§ **Written problem**: Set down exactly, please, each line from the one containing "REFLECT_W, REFLECT_T, lift))" through the one containing "DETAIL = 1.0", both lines included, and no other line.

======== Records for processing ========

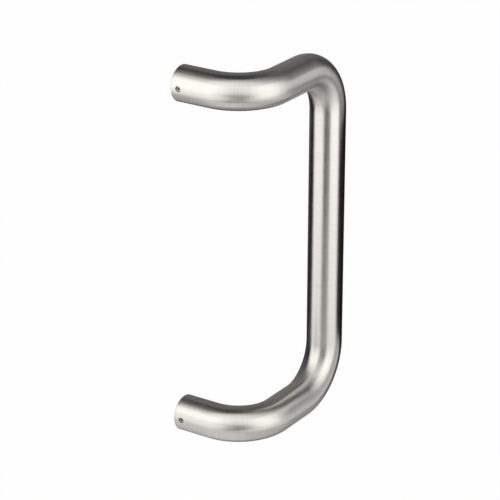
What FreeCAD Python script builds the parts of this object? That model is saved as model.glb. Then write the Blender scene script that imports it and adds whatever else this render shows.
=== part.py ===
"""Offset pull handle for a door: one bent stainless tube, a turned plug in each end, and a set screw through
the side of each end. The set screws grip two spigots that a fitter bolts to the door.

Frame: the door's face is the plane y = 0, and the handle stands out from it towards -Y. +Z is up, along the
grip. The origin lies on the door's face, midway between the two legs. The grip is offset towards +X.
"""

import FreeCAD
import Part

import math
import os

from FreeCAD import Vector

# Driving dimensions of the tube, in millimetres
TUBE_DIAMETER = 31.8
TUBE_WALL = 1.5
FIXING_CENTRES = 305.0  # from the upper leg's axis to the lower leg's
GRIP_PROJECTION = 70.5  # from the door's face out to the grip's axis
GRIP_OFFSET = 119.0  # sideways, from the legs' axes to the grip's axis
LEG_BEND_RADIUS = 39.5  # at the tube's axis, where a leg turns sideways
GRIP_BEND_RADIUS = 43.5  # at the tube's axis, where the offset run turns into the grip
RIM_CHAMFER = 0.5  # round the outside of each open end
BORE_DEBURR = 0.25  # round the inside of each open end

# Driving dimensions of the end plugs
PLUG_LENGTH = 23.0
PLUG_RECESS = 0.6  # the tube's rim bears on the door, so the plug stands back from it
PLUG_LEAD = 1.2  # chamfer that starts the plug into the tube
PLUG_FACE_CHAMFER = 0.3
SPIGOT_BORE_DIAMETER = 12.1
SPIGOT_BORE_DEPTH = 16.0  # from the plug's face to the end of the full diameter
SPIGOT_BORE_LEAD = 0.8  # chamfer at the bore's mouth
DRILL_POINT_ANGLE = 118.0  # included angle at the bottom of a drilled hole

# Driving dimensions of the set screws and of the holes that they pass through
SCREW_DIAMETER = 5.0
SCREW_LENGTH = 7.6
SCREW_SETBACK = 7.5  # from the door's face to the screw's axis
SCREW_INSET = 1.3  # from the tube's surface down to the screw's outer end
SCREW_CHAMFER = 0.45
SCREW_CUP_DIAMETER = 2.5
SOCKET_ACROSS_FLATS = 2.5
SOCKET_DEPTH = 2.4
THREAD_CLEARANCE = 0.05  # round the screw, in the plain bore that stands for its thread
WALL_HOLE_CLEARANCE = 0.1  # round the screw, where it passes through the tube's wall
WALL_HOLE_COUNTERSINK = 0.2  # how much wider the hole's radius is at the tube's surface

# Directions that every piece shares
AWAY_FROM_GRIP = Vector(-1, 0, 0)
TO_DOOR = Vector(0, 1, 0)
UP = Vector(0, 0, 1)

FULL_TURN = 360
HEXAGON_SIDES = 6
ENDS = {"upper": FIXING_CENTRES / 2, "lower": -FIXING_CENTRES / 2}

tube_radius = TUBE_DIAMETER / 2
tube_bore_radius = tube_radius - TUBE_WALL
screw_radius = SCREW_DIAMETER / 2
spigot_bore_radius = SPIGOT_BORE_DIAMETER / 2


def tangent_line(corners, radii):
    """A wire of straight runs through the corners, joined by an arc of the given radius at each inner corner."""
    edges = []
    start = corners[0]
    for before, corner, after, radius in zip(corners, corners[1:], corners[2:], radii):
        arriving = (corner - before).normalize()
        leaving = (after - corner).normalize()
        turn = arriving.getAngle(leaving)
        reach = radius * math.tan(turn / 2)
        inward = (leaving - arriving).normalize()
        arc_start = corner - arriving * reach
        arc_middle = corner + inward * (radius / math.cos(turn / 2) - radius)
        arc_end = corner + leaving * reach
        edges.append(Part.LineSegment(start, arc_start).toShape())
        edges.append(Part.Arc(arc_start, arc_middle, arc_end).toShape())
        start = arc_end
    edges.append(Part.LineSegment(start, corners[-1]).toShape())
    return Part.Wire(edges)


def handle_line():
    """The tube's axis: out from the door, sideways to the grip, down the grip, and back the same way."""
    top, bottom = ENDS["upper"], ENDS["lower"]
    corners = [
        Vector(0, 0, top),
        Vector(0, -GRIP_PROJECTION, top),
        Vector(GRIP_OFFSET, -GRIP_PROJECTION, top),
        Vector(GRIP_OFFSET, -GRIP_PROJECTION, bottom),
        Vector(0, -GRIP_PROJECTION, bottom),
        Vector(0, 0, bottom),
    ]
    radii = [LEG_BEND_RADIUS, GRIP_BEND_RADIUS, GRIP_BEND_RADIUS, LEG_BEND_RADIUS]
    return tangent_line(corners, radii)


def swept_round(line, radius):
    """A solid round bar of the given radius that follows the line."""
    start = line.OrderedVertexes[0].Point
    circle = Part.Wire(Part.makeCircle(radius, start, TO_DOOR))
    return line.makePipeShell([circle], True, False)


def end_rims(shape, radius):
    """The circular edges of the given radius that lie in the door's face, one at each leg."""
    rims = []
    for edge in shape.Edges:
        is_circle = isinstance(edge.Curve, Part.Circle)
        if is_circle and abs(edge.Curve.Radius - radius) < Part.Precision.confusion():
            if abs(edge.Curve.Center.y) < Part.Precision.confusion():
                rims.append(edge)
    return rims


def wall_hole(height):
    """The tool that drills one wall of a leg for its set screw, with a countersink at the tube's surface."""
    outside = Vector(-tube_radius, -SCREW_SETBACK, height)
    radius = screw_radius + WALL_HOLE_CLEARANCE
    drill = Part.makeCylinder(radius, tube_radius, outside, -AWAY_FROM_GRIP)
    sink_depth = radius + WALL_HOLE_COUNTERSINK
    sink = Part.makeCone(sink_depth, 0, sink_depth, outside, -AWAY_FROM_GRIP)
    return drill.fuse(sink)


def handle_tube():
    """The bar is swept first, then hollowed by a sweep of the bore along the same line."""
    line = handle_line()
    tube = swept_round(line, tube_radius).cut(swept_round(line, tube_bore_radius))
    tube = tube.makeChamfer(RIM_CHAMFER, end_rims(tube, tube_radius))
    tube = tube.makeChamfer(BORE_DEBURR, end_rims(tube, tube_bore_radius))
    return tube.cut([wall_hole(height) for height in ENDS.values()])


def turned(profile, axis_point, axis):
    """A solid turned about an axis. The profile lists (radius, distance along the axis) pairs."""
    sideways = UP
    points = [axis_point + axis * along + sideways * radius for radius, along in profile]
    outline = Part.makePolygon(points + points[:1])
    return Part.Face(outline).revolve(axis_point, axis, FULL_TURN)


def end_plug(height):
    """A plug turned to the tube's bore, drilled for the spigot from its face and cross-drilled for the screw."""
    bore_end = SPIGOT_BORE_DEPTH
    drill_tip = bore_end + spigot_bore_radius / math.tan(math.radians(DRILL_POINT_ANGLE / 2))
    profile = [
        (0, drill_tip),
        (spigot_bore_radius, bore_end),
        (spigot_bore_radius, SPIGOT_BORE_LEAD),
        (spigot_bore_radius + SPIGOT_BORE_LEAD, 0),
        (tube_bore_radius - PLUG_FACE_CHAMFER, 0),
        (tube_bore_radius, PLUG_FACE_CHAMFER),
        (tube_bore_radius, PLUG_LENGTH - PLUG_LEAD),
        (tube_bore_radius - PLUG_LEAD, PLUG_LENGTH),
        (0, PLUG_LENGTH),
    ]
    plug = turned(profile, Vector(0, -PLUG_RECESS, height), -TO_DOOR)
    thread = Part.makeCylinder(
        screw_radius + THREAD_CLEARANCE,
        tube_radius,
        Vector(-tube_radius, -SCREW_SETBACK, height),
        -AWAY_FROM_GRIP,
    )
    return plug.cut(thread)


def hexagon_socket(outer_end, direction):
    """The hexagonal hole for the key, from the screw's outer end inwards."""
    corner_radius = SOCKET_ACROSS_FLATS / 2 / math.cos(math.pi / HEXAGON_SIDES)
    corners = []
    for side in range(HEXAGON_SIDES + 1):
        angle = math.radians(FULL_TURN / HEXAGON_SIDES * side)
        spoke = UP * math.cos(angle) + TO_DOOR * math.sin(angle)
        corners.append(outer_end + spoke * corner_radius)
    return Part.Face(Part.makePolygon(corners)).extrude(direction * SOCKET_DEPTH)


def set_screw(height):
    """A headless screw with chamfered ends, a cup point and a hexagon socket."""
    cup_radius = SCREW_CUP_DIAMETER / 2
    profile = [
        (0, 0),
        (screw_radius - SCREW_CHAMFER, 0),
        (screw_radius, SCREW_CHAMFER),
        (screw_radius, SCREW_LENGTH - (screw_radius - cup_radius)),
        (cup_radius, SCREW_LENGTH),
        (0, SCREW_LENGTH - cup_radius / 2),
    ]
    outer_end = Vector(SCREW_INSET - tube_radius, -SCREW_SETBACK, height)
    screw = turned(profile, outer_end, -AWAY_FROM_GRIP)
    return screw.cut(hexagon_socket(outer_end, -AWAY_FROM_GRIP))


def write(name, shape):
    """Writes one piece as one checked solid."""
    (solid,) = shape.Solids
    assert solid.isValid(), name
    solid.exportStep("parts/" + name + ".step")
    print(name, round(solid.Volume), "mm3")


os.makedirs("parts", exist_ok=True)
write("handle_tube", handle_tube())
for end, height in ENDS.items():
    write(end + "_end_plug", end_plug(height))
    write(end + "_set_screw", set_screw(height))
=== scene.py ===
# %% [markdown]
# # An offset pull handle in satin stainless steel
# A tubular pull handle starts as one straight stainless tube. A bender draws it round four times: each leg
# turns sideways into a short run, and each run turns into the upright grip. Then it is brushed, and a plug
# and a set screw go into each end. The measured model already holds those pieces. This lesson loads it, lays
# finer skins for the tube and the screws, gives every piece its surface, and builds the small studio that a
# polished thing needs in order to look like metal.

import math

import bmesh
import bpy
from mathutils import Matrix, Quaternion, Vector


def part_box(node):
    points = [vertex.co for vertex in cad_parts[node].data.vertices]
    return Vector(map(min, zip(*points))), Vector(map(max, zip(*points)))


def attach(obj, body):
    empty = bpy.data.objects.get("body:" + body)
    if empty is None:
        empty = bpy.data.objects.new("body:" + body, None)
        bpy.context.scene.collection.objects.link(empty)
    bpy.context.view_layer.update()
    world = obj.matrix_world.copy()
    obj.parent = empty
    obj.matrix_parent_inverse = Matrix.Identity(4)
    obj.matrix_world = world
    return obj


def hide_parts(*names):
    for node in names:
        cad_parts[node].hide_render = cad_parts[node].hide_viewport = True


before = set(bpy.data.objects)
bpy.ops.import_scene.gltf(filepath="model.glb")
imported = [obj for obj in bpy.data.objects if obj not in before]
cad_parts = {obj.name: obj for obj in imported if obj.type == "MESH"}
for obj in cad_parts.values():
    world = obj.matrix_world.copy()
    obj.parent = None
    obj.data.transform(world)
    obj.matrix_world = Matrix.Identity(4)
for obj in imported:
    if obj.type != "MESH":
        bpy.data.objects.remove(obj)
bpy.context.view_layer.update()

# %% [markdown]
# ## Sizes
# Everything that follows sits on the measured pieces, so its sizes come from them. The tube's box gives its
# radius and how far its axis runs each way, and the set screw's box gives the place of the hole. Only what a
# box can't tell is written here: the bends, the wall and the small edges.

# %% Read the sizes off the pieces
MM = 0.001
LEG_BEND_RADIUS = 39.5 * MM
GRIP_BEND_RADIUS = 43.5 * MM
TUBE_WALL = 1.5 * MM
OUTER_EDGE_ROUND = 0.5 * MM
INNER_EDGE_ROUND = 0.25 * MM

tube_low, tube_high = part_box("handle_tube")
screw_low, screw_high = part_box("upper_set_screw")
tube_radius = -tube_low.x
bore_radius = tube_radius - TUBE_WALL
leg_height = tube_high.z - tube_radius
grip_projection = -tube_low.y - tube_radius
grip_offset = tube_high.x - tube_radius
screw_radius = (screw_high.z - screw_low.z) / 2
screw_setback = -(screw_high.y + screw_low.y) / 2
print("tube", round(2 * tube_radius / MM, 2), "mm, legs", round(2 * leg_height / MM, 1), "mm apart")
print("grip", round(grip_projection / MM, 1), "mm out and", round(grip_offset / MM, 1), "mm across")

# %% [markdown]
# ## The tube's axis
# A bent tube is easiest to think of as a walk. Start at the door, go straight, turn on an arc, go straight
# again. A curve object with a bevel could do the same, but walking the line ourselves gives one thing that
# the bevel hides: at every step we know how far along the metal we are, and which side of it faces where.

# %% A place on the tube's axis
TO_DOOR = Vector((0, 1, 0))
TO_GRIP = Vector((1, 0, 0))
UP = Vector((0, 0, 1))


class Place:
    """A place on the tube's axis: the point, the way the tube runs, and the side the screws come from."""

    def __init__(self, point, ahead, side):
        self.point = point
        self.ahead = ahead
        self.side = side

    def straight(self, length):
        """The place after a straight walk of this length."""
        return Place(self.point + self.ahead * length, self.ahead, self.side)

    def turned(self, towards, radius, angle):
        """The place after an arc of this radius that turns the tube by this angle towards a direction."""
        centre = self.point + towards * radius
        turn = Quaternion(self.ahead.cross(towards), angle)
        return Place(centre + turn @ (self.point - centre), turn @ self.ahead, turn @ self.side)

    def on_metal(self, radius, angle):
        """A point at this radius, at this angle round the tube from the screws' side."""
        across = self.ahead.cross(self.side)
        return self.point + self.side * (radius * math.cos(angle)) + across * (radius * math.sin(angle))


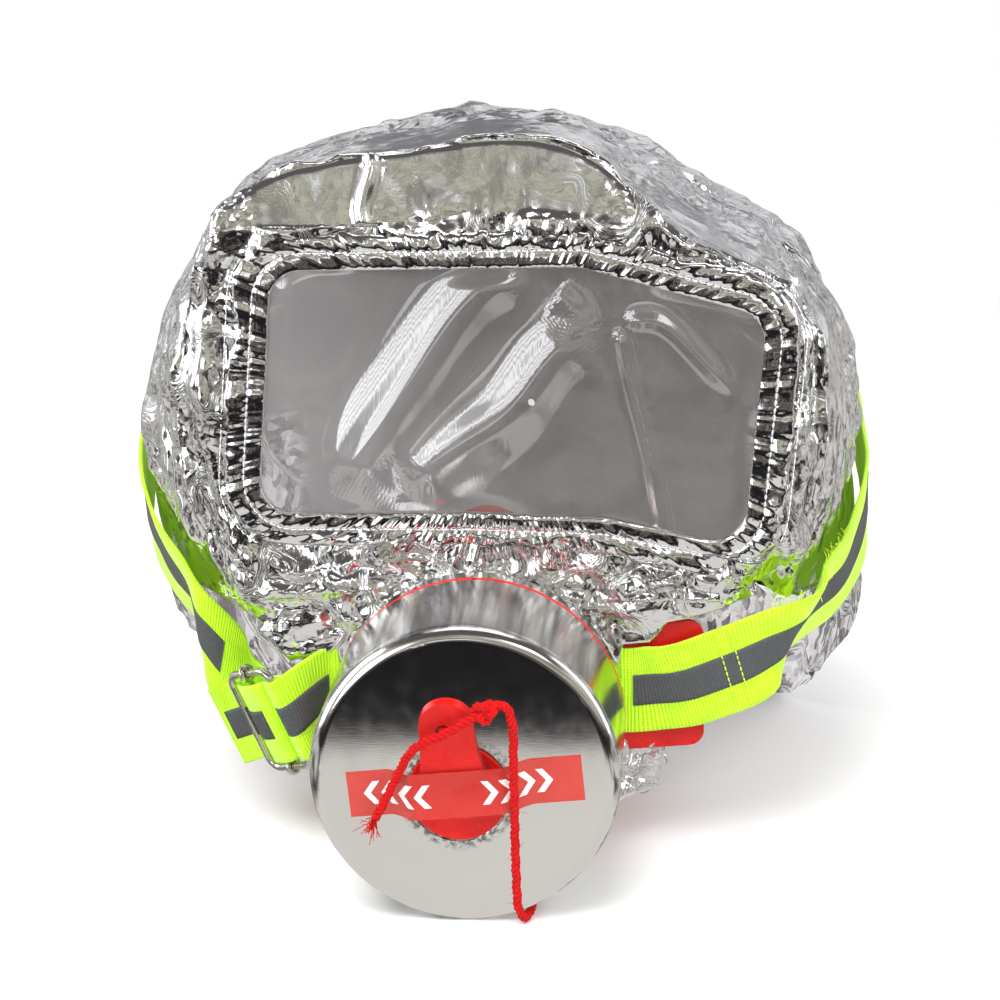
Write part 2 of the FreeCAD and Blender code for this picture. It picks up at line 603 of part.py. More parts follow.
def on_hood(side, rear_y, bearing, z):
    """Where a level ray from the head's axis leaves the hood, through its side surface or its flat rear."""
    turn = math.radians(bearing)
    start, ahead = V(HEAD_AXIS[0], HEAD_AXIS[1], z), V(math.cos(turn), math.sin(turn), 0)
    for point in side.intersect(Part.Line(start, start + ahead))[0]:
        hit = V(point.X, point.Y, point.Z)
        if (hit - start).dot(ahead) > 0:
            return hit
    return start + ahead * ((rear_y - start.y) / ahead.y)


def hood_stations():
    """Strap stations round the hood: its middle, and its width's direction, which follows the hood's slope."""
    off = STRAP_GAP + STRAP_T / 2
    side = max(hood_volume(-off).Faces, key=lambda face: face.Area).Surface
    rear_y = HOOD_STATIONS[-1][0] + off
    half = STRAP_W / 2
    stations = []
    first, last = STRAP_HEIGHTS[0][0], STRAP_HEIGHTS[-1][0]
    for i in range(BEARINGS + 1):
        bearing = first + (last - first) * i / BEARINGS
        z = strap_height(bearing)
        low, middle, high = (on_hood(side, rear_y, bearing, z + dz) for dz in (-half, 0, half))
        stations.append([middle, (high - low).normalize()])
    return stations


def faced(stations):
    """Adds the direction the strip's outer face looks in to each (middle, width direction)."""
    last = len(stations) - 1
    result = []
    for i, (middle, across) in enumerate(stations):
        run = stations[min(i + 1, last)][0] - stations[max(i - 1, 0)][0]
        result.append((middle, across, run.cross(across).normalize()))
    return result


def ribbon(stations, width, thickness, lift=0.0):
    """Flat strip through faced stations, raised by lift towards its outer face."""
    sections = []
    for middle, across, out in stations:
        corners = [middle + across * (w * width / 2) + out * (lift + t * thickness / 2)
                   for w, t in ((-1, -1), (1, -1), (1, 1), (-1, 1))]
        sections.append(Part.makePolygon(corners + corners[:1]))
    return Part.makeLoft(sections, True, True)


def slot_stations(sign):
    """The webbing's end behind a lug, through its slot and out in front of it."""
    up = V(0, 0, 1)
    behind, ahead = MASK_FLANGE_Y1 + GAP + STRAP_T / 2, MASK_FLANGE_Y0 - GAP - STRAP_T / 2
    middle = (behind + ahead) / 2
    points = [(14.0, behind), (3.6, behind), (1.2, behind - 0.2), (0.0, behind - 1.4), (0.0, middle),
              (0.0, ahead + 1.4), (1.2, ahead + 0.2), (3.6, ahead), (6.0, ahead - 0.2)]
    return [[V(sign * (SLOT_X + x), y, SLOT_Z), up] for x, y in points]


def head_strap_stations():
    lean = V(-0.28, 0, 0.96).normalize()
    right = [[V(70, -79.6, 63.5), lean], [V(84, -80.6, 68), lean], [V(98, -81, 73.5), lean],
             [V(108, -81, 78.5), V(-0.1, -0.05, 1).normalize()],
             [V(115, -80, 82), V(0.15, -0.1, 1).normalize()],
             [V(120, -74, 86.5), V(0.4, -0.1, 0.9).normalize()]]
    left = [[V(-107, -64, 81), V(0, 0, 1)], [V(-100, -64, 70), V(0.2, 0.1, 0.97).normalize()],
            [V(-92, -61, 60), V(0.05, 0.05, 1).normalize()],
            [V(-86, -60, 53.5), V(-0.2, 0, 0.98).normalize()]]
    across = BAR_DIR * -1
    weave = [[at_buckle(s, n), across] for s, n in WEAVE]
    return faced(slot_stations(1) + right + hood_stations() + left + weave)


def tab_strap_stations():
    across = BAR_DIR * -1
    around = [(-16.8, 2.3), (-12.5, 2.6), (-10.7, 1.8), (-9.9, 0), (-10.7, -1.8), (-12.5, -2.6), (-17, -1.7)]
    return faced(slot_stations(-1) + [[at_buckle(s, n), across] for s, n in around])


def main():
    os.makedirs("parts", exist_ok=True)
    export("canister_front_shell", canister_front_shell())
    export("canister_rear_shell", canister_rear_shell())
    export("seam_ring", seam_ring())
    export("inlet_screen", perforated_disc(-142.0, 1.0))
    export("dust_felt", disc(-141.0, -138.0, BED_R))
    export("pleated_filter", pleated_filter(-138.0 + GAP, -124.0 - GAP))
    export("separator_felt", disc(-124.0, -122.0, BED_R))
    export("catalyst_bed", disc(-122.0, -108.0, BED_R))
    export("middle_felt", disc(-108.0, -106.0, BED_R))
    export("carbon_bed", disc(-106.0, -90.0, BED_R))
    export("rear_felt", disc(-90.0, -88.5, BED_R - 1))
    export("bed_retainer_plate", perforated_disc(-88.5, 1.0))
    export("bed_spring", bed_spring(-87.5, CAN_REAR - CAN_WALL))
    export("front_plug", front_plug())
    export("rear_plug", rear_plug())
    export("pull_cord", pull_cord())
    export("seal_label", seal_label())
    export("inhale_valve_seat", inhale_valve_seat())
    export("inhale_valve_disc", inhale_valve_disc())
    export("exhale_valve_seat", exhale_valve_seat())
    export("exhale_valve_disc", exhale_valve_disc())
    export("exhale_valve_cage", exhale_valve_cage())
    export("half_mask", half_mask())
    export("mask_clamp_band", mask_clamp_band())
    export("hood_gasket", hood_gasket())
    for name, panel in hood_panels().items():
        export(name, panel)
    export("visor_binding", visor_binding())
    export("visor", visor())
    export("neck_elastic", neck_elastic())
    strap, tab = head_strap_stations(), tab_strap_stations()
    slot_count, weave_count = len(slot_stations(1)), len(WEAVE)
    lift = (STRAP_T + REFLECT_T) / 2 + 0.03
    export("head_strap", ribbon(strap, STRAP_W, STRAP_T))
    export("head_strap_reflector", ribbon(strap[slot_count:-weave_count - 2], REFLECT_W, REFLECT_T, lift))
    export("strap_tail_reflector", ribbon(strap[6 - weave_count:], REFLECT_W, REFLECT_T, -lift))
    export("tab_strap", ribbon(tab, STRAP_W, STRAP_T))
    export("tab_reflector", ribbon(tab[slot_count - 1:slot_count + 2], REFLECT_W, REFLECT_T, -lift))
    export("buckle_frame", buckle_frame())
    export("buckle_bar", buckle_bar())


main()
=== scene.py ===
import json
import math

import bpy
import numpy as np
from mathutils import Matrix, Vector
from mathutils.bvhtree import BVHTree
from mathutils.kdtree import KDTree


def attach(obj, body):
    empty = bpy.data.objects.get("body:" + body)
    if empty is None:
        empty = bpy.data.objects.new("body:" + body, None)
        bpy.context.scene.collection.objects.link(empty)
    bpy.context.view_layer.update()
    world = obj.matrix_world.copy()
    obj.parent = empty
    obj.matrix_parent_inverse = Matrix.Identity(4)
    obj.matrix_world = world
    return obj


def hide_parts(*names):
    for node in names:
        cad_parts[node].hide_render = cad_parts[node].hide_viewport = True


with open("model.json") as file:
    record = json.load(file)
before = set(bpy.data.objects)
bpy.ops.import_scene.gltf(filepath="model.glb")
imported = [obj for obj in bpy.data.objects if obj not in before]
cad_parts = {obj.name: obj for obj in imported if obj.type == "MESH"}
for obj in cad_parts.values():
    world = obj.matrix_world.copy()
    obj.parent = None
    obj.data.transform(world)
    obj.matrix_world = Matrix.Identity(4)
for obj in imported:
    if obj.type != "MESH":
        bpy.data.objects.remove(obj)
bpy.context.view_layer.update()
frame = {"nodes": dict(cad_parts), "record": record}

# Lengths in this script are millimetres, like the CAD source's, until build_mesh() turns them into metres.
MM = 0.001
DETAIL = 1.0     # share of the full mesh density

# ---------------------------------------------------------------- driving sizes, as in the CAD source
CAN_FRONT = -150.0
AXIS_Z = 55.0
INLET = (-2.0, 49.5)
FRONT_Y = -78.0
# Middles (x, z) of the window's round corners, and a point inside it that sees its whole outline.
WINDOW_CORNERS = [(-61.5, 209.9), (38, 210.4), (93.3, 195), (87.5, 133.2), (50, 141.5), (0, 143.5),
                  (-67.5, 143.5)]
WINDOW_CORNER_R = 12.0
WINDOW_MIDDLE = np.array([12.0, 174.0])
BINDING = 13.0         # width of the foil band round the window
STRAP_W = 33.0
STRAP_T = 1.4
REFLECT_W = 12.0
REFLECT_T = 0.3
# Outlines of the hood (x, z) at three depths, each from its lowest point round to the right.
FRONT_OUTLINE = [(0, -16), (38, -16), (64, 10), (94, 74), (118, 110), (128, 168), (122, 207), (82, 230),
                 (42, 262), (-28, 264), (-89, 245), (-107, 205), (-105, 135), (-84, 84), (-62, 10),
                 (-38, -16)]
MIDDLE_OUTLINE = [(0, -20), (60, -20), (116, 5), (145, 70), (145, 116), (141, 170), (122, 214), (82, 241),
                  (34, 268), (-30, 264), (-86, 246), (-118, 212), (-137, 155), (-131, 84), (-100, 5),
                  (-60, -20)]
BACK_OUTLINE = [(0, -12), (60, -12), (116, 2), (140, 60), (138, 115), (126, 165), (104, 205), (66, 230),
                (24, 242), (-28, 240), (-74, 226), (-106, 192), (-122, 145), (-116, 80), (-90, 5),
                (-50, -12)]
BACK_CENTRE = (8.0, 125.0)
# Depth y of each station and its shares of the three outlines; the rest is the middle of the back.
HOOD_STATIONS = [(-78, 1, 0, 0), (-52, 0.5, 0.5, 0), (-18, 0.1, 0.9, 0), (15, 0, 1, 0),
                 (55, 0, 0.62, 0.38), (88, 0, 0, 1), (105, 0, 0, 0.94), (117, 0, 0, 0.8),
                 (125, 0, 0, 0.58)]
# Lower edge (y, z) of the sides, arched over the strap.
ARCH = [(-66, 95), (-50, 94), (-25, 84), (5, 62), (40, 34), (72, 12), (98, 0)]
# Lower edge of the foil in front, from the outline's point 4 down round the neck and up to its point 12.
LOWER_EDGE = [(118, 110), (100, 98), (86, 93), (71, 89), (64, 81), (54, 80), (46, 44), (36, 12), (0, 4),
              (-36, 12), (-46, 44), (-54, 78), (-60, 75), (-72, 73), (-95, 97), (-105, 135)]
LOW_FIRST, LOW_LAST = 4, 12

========

§ **The completed task**:
    export("head_strap_reflector", ribbon(strap[slot_count:-weave_count - 2], REFLECT_W, REFLECT_T, lift))
    export("strap_tail_reflector", ribbon(strap[6 - weave_count:], REFLECT_W, REFLECT_T, -lift))
    export("tab_strap", ribbon(tab, STRAP_W, STRAP_T))
    export("tab_reflector", ribbon(tab[slot_count - 1:slot_count + 2], REFLECT_W, REFLECT_T, -lift))
    export("buckle_frame", buckle_frame())
    export("buckle_bar", buckle_bar())


main()
=== scene.py ===
import json
import math

import bpy
import numpy as np
from mathutils import Matrix, Vector
from mathutils.bvhtree import BVHTree
from mathutils.kdtree import KDTree


def attach(obj, body):
    empty = bpy.data.objects.get("body:" + body)
    if empty is None:
        empty = bpy.data.objects.new("body:" + body, None)
        bpy.context.scene.collection.objects.link(empty)
    bpy.context.view_layer.update()
    world = obj.matrix_world.copy()
    obj.parent = empty
    obj.matrix_parent_inverse = Matrix.Identity(4)
    obj.matrix_world = world
    return obj


def hide_parts(*names):
    for node in names:
        cad_parts[node].hide_render = cad_parts[node].hide_viewport = True


with open("model.json") as file:
    record = json.load(file)
before = set(bpy.data.objects)
bpy.ops.import_scene.gltf(filepath="model.glb")
imported = [obj for obj in bpy.data.objects if obj not in before]
cad_parts = {obj.name: obj for obj in imported if obj.type == "MESH"}
for obj in cad_parts.values():
    world = obj.matrix_world.copy()
    obj.parent = None
    obj.data.transform(world)
    obj.matrix_world = Matrix.Identity(4)
for obj in imported:
    if obj.type != "MESH":
        bpy.data.objects.remove(obj)
bpy.context.view_layer.update()
frame = {"nodes": dict(cad_parts), "record": record}

# Lengths in this script are millimetres, like the CAD source's, until build_mesh() turns them into metres.
MM = 0.001
DETAIL = 1.0     # share of the full mesh density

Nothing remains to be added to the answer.